Thursday, November 19, 2009
Baseball Only? Day 2
RT Staff Note: The following is our response to a thread on NorCal Preps.com that talks about the issue of whether or not players should baseball year round. The following is our take, but for the entire thread go to NorCalPreps.com Baseball Message Board. Not everyone agrees with our viewpoint. It's a great discussion and this message board is a model for other message boards, especially during the off-season.
There are a couple of interesting viewpoints and we have written about most of them in the past. We are big supporters of what we call College Development Programs. Those are programs whose main purpose is to develop, market and expose players to get seen by college recruiters. If one is to play year round ball, they must do so in the type of controlled and mentoring environment that these programs teach. Those are also the programs that recruiters tend to trust and keep coming back to, in order to fill annual roster spot needs.

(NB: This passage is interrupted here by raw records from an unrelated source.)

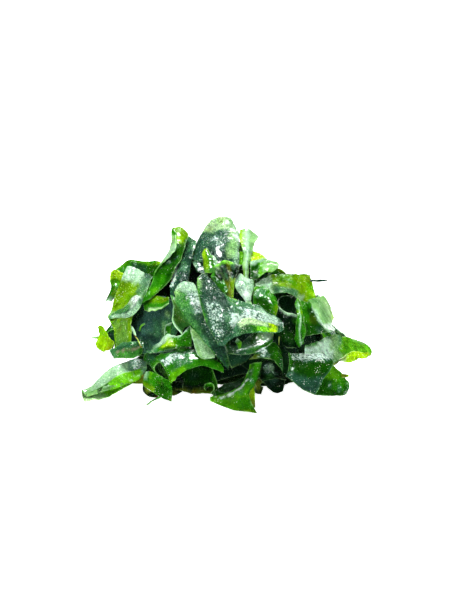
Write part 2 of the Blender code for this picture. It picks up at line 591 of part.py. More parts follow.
def mound():
    """Every blade's middle surface by name, in the order in which they were laid."""
    plan = []
    for number in range(INNER_COUNT):
        sheet = (360 / INNER_COUNT * number, SHEET_TILT)
        plan.append((f"inner_{number + 1}", inner_rows(number), sheet, 1.0))
    for name, rows in FRONT_BLADES.items():
        plan.append((name, rows, SHEETS["front"], 0.0 if name in STIFF_BLADES else FOLLOW))
    for name, (drawn, side, middle, turn, stretch, mirrored) in FAR_BLADES.items():
        rows = carried(FRONT_BLADES[drawn], middle, turn, stretch, mirrored)
        plan.append((name, rows, SHEETS[side], FOLLOW))
    blades = {"base": base_grid()}
    for name, rows, sheet, follow in plan:
        depth = TAIL_DEPTH if name == "left_tail" else None
        grid = blade_grid(placed(rows, sheet, follow, depth))
        blades[name] = laid(grid, sheet, list(blades.values()), name in STIFF_BLADES)
    return blades


def finish_material(name):
    material = bpy.data.materials.new(f"wakame_{name}")
    material.use_nodes = True
    shader = material.node_tree.nodes["Principled BSDF"]
    shader.inputs["Base Color"].default_value = (*FINISHES[name], 1)
    shader.inputs["Roughness"].default_value = ROUGHNESS
    shader.inputs["Metallic"].default_value = 0
    return material


def add_blade(name, grid, material, collection):
    mesh = bpy.data.meshes.new(name)
    mesh.from_pydata([Vector(p) * MM for p in grid.reshape(-1, 3)], [], grid_faces(*grid.shape[:2]))
    mesh.shade_smooth()
    mesh.materials.append(material)
    blade = bpy.data.objects.new(name, mesh)
    thicken = blade.modifiers.new("thickness", "SOLIDIFY")
    thicken.thickness = BLADE_THICKNESS * MM
    thicken.offset = 0
    collection.objects.link(blade)
    return blade


def centre_on_floor(blades):
    """Moves the mound so that its box stands centred on the origin, on the floor."""
    bpy.context.view_layer.update()
    graph = bpy.context.evaluated_depsgraph_get()
    corners = np.array([corner[:] for blade in blades for corner in blade.evaluated_get(graph).bound_box])
    low, high = corners.min(axis=0), corners.max(axis=0)
    shift = Vector((-(low[0] + high[0]) / 2, -(low[1] + high[1]) / 2, -low[2]))
    for blade in blades:
        blade.location = shift


def main():
    for old in list(bpy.data.objects):
        bpy.data.objects.remove(old)
    wakame = bpy.data.collections.new("wakame")
    bpy.context.scene.collection.children.link(wakame)
    materials = {name: finish_material(name) for name in FINISHES}
    finish_of = {blade: finish for finish, blades in BLADES_BY_FINISH.items() for blade in blades}
    blades = [add_blade(name, grid, materials[finish_of.get(name, "deep")], wakame)
              for name, grid in mound().items()]
    centre_on_floor(blades)


main()
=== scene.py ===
"""Wakame, dressed: a mound of soaked, cut sea-mustard blades on a pale table.

Every blade of the model is laid here again from its drawn points, then drawn finely: with slack ripples,
pleats, worn margins, and a wet skin whose colour is brushed on. Lengths are in millimetres until
the meshes are made.
"""

import math

import bpy
import numpy as np
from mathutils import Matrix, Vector
from mathutils.bvhtree import BVHTree


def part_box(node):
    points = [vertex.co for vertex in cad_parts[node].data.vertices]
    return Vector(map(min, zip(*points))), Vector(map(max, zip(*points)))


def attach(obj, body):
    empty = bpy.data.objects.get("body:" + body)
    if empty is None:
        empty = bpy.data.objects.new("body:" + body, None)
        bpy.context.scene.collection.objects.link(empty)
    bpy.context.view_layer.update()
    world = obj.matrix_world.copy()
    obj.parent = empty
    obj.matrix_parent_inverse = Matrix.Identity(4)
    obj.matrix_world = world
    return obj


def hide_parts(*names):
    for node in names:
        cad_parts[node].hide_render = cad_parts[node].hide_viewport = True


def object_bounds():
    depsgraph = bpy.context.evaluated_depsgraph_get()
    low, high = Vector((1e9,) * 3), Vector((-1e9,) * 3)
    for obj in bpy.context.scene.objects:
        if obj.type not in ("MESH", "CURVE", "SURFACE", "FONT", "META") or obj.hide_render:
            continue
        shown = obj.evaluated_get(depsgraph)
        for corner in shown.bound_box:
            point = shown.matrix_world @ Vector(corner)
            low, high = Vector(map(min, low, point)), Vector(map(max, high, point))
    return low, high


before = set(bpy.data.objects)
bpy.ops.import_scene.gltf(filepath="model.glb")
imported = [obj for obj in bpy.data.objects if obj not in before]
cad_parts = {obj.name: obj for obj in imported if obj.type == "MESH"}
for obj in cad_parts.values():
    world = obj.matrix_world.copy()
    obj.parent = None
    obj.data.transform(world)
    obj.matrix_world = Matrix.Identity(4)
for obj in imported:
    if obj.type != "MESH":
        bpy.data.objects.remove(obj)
model_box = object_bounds()

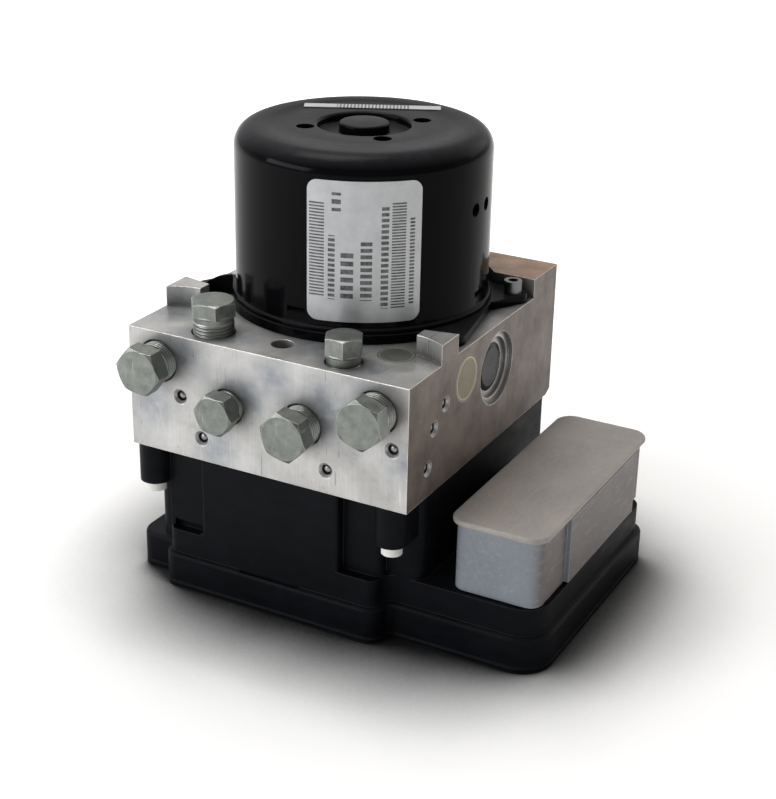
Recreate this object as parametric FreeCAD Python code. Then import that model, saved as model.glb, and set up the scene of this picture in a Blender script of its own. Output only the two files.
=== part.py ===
import FreeCAD, Part
import os
from math import asin, atan2, cos, hypot, pi, radians, sin, sqrt, tan

os.makedirs("parts", exist_ok=True)

# Brake pressure module, all sizes in mm.
# Origin: where the motor axis meets the plane the module rests on.
# X to the connector side, Y to the back, Z up the motor axis.

# Levels, from the rest plane up
COVER_T = 2.2            # thickness of the bottom cover
LEDGE_Z = 11.5           # top of the flange round the controller
WING_Z = 20.1            # top of the connector wing
CAP_SKIRT_Z = WING_Z + 0.3
BOSS_Z = 34.5            # underside of the controller's screw bosses
BLOCK_Z = 47.0           # controller meets valve block
BLOCK_H = 43.1           # full height of the block
MILL_H = 37.2            # height of the milled level
MILL_Z = BLOCK_Z + MILL_H
BLOCK_TOP = BLOCK_Z + BLOCK_H
MOTOR_TOP = 137.5

# Valve block
BLOCK_X = 45.6           # half width
BLOCK_FRONT = -56.0
BLOCK_BACK = 42.2
STRIP_Y = 25.2           # front edge of the unmilled back strip
POCKET_GAP = 1.0         # milled pocket's clearance round the motor flange
BACK_CHAMFER = (2.6, 1.5)
LUG_IN_X = 35.9
LUG_FRONT_IN = -33.4
LUG_FRONT_OUT = -37.1
LUG_BACK = -26.8
LUG_HOLLOW = 0.9         # depth of the hollow in the lug's front face
LUG_CHAMFER = (3.9, 3.5, 2.4)
CUT_OVER = 2.0           # how far a cutting shape reaches past the surface it cuts

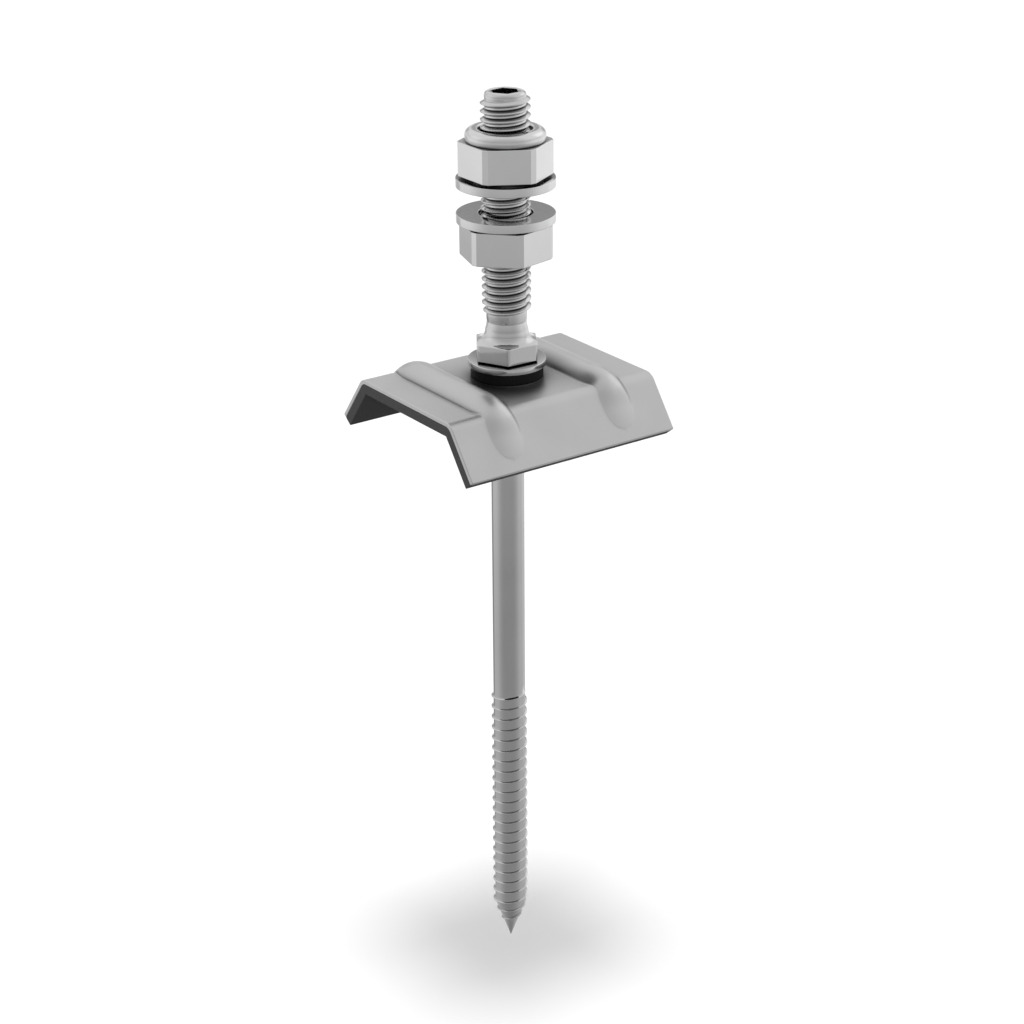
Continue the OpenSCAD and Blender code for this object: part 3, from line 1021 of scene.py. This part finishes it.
def make_lining():
    """Rubber lining under the whole saddle, with lightly rounded edges."""
    flush = SADDLE_END - LINING_EDGE
    rings = []
    for x in (-SADDLE_END, -flush, *LINING_RINGS, flush, SADDLE_END):
        inset = LINING_EDGE if abs(x) > flush else 0
        rings.append([(x, y, z) for y, z in lining_outline(inset)])
    skin = Skin()
    skin.close(*skin.loft(rings))
    piece = skin.build("rubber_lining")
    cut_with(piece, make_plug("hole_tool", LINING_HOLE_R, -PLUG_REACH, LINING_T + PLUG_REACH))
    shade(piece)
    return piece


# Materials: scales of noise count features in a millimetre
PATCH_SCALE = 0.12
GRAIN_SCALE = 1.6
GRAIN_STRETCH = (1, 1, 0.35)
RUBBER_SCALE = 2.5
NOISE_RANGE = (0.3, 0.7)
RUBBER_SPECULAR = 0.15
BUMP_STRENGTH = 0.5
# Tone left under full painted shade on the sheet, and how far the grain changes the roughness
SHEET_SHADE_TONE = 0.25
ROUGH_LESS = 0.01
ROUGH_MORE = 0.02
# Openness, which sets the painted shade, is sampled this often; a thread's grooves, whose flanks
# get painted shade, are looked for this near
AO_SAMPLES = 16
GROOVE_REACH = 0.9
GROOVE_RANGE = (0.62, 0.92)
FLANK_RANGE = (0.5, 0.75)


class Tree:
    """Node tree of a material or world, with its nodes added by short calls."""

    def __init__(self, owner):
        owner.use_nodes = True
        self.nodes = owner.node_tree.nodes
        self.links = owner.node_tree.links

    def fill(self, node, inputs):
        """Links or sets inputs of a node, by their names or numbers."""
        for key, value in inputs.items():
            if isinstance(value, bpy.types.NodeSocket):
                self.links.new(value, node.inputs[key])
            else:
                node.inputs[key].default_value = value

    def add(self, kind, output, inputs=None, **settings):
        """Output of a new node."""
        node = self.nodes.new(kind)
        for key, value in settings.items():
            setattr(node, key, value)
        self.fill(node, inputs or {})
        return node.outputs[output]

    def math(self, operation, *values):
        """Result of a calculation with one or two values."""
        inputs = dict(enumerate(values))
        return self.add("ShaderNodeMath", "Value", inputs, operation=operation)

    def spread(self, value, low, high, span=NOISE_RANGE, kind="LINEAR"):
        """A value's range span, turned into low to high."""
        start, end = span
        return self.add("ShaderNodeMapRange", "Result", {
            "Value": value, "From Min": start, "From Max": end, "To Min": low, "To Max": high,
        }, interpolation_type=kind)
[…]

One poster mentioned pitchers. We have talked about the teams that are only concerned about winning a cheap piece of plastic at the local weekend sports complex tournament. Pitchers need to stay away from those teams. A good pitcher shouldn't have to worry about over-use if he is on a good solid College Development Program that preaches development, fundamentals and puts their pitchers on strict, scheduled rotations. Most good pitchers that want to develop and strengthen their arms, throw a bullpen or two every five days in the offseason anyway...or at least they should if they want to avoid injury. Why not throw every five days against another team in the process?
Another post said that the trend is moving towards one sport. He is right and it has been that way now for most of this decade. Many high school and college coaches will be politically correct and say they like the multi-sport athlete, but as someone else on this board mentioned...in the back of their mind they want that guy all for themselves...especially if he is a difference maker.
I applaud the athletes that are good enough to play all sports and get what they want. Unfortunately, that doesn't apply to a majority of athletes. Most athletes are not wired for other sports. Some are too short or too slow for basketball and football, but dominate in baseball. Others are still developing and may need the year round repetition to get better. Others...well you get the idea. There are a lot of variables and of all the sports, baseball in our opinion is by far the hardest to master without extensive background in the sport.
For example...a majority of freshman high school football players never played football before...yet in a few short weeks, they are running plays and look fairly competent as football players. Basketball is much harder and usually requires an AAU summer league credential or two, but there are players that start later in the sport...especially if they are of considerable height and after a while, can look fairly competent as a player.
Baseball will make you look stupid at the first attempt at an at bat if you don't have the experience, passion or fundamentals of the game down pat. And that takes an inordinate amount of time. So, whereas a basketball coach may look at a 6'9" kid and say I can work with that...most baseball coaches would shy away from a kid that is that raw and will tend to default to the player that has put his many hours in on the field.
If I was from Wisconsin, I may have a different viewpoint on this subject because there is not a year round option to consider. I live in a warm weather state and warm weather states have different dynamics to consider. You can play year round here...many do play year round here...and frankly, with the Arizona Fall Classic, PG WWBA in Florida, and the plethora of college camps available to prospects in late fall and early winter in Florida, Texas, Georgia, Arizona and California, it really is in a prospects best interest to play year round if they aren't one of the few blue chippers available out there.
And that brings up another point. Blue chippers like the players you mentioned are few and far between. Of course there are exceptions...that's why they are called exceptions.
Most players in high school are still physically developing and need to get better in order to get seen...They don't have the "It Factor" just yet...and that means playing more often and under the tutelege of a good coach and being surrounded by good players. The combination of a great mentor and osmosis will help a player more often than not, but in baseball it's about time, repetition and the ability to absorb the intricacies of the game. More baseball is the only answer.